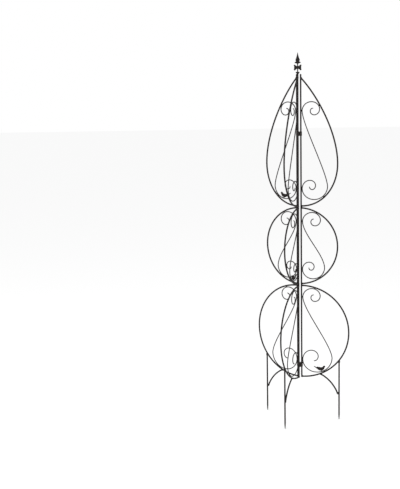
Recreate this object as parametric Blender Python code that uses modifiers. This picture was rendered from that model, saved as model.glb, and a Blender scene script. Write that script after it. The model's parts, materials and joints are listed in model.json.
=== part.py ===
"""Garden obelisk: three rod-work wings that swivel on their own stiles in two clips.

Each wing is a flat panel of welded round rod: a straight stile, a teardrop bow, a middle and a
lower half-round bow, an S-scroll of thinner wire in each bow, a pointed leg with a curved brace,
and a small cast bird. The near wing's stile also carries a cast spear finial.
Units are metres. +Z is up and the feet stand on Z = 0.
"""

import math

import bmesh
import bpy
from mathutils import Matrix, Vector
from mathutils.geometry import interpolate_bezier

# Stock
ROD = 0.004  # radius of the frame rod
WIRE = 0.0025  # radius of the scroll wire
GAP = 0.0003  # clearance between neighbouring pieces
ROD_SIDES = 12

# Wings: bearing of the stile's seat in the clips, and of the wing, counter-clockwise from +X
WINGS = {
    "right": (15.0, -10.0),
    "near": (-105.0, -111.5),
    "left": (135.0, 147.0),
}
FINIAL_WING = "near"
SEAT_CIRCLE = 0.012  # radius of the circle that the three stiles stand on

# Heights along a stile
STILE_BOTTOM = 0.2165
STILE_TOP = 1.790
FINIAL_SEAM = 1.773  # the near stile stops here, under its finial

# Bows: where each leaves the stile, and how far it reaches out from it
TEARDROP_TOP = 1.772
TEARDROP_BOTTOM = 1.122
TEARDROP_REACH = 0.187
TEARDROP_WIDEST = 1.339
TEARDROP_TIP_ANGLE = 43.0  # degrees between the bow and the stile at the top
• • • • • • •
THE TASK -> Repeat the data verbatim.

OUTPUT BELOW ->
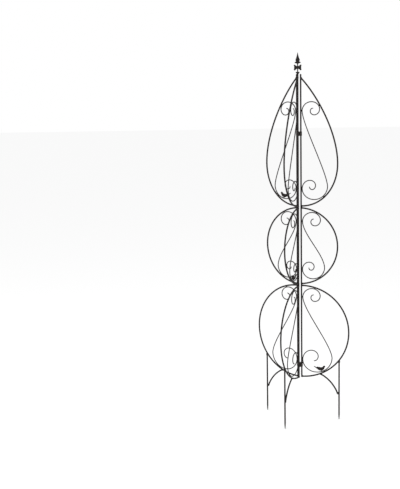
Recreate this object as parametric Blender Python code that uses modifiers. This picture was rendered from that model, saved as model.glb, and a Blender scene script. Write that script after it. The model's parts, materials and joints are listed in model.json.
=== part.py ===
"""Garden obelisk: three rod-work wings that swivel on their own stiles in two clips.

Each wing is a flat panel of welded round rod: a straight stile, a teardrop bow, a middle and a
lower half-round bow, an S-scroll of thinner wire in each bow, a pointed leg with a curved brace,
and a small cast bird. The near wing's stile also carries a cast spear finial.
Units are metres. +Z is up and the feet stand on Z = 0.
"""

import math

import bmesh
import bpy
from mathutils import Matrix, Vector
from mathutils.geometry import interpolate_bezier

# Stock
ROD = 0.004  # radius of the frame rod
WIRE = 0.0025  # radius of the scroll wire
GAP = 0.0003  # clearance between neighbouring pieces
ROD_SIDES = 12

# Wings: bearing of the stile's seat in the clips, and of the wing, counter-clockwise from +X
WINGS = {
    "right": (15.0, -10.0),
    "near": (-105.0, -111.5),
    "left": (135.0, 147.0),
}
FINIAL_WING = "near"
SEAT_CIRCLE = 0.012  # radius of the circle that the three stiles stand on

# Heights along a stile
STILE_BOTTOM = 0.2165
STILE_TOP = 1.790
FINIAL_SEAM = 1.773  # the near stile stops here, under its finial

# Bows: where each leaves the stile, and how far it reaches out from it
TEARDROP_TOP = 1.772
TEARDROP_BOTTOM = 1.122
TEARDROP_REACH = 0.187
TEARDROP_WIDEST = 1.339
TEARDROP_TIP_ANGLE = 43.0  # degrees between the bow and the stile at the top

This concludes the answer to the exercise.